Eine Synagoge ist ein Ort des gemeinsamen Gebets. Wenn aber Zabulon Simintov die einzige Synagoge von Kabul betritt, dann hat er niemanden mehr, mit dem er beten könnte. Zabulon Simintov ist der letzte Jude Afghanistans, so heißt es. Der letzte aus einer Gemeinde, die noch zur vorletzten Jahrhundertwende mehrere tausend Mitglieder zählte. Doch viele wanderten nach der Staatsgründung Israels in den jüdischen Staat aus. Auch seine Frau und seine Töchter. Zabulon Simintov blieb.

"Dann werde ich verschwinden"

Er versucht, die Synagoge und den dazugehörenden Friedhof vor dem weiteren Verfall zu bewahren, so gut es eben geht. Noch geht es. Aber mittlerweile trägt sich sogar Simintov mit dem Gedanken, für immer zu gehen: „Wenn die Situation im Land noch schlimmer wird, dann werde ich verschwinden", erzählt er Reportern der Nachrichtenagentur Reuters.

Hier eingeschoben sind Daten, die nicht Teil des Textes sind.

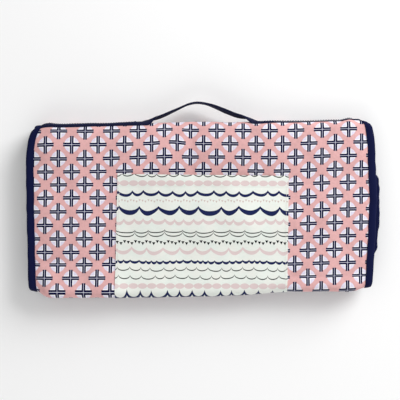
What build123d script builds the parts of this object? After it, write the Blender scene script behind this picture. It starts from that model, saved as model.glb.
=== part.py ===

Es ist nicht nur die Angst vor einer Rückkehr der radikal-islamischen Taliban, unter deren Herrschaft der Jude Simintov schon einmal eine sehr schwere Zeit gehabt hat. Es ist auch die wirtschaftliche Lage, die ihn in Bedrängnis bringt. Simintov betreibt in Kabul ein Kebab-Lokal, es befindet sich im gleichen Gebäude wie die Synagoge, doch die Geschäfte gehen immer schlechter, und das liegt nicht an seinem Religionsbekenntnis, das er in der Öffentlichkeit nicht herausstellt.

Ohnehin hat er bisher vor allem von Großkunden gehabt: Wenn Hotels bei ihm bestellten, dann waren das auf einen Satz gleich 400, 500 Essen, davon ließ sich leben. Doch der (militärische) Rückzug der Staatengemeinschaft aus Afghanistan, der längst im Gange ist, hat die Sicherheits- und die Auftragslage deutlich verschlechtert, auch die Laufkundschaft bleibt zusehends aus. Gegessen wird lieber daheim.

Ein paar Monate plant Zabulon Sinintov noch weiterzumachen, aber im Frühjahr, im März, soll Schluss sein, dann will er endgültig zumachen. Vielleicht findet sich ja bis dahin ein Mieter für das Lokal. Mit den Einnahmen könnte Simintov die dringend nötigen Renovierungsarbeiten an der Synagoge finanzieren. Wenn nicht, dann ist die Geschichte der Juden auf dem Gebiet des heutigen Afghanistan nach zweitausend Jahren zu Ende. Wenn auch Zabulon Simintov gegangen ist, der letzte Jude in Afghanistan.